Josef Rösing (Mitglied des Bundestages)

Politiker ID: 11001874, Fraktion: Christlich Demokratische Union Deutschlands/Christlich-Soziale Union in Bayern (CDU/CSU)

Herr Präsident! Meine Damen und Herren! Nachdem der Gesetzentwurf in der zweiten Lesung wesentliche Änderungen erfahren hat, widerspreche ich namens meiner Fraktion der dritten Lesung. Wir bitten, die dritte Lesung in einer der Plenarsitzungen der nächsten Woche durchzuführen. Im Ältestenrat kann der genaue Termin der dritten Lesung festgelegt werden. ({0})
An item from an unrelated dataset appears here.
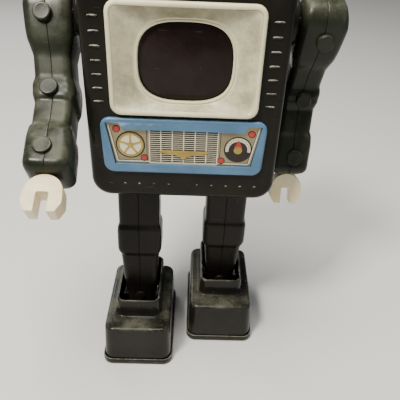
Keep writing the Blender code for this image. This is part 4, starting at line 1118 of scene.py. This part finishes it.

Dr. Richard Jaeger (Mitglied des Präsidiums)

Politiker ID: 11001006

Der Widerspruch ist, da fünf Mitglieder des Hauses widersprechen können, weiß Gott ausreichend unterstützt. Damit sind wir am Ende der heutigen Tagesordnung. Ich bitte Sie jedoch noch einen Augenblick um Ihre Aufmerksamkeit. Die nächste Sitzung des Bundestages findet nicht morgen statt, ich berufe sie vielmehr auf Donnerstag, den 6. November, 15 Uhr. Außerdem darf ich darauf aufmerksam machen, daß eine Viertelstunde nach Beendigung der Sitzung - das wäre um 20 Uhr 5 Minuten - im Fraktionssaal der CDU/CSU die konstituierende Sitzung der Deutschen Gruppe der NATO-Parlamentarierkonferenz stattfindet. Die Sitzung ist geschlossen.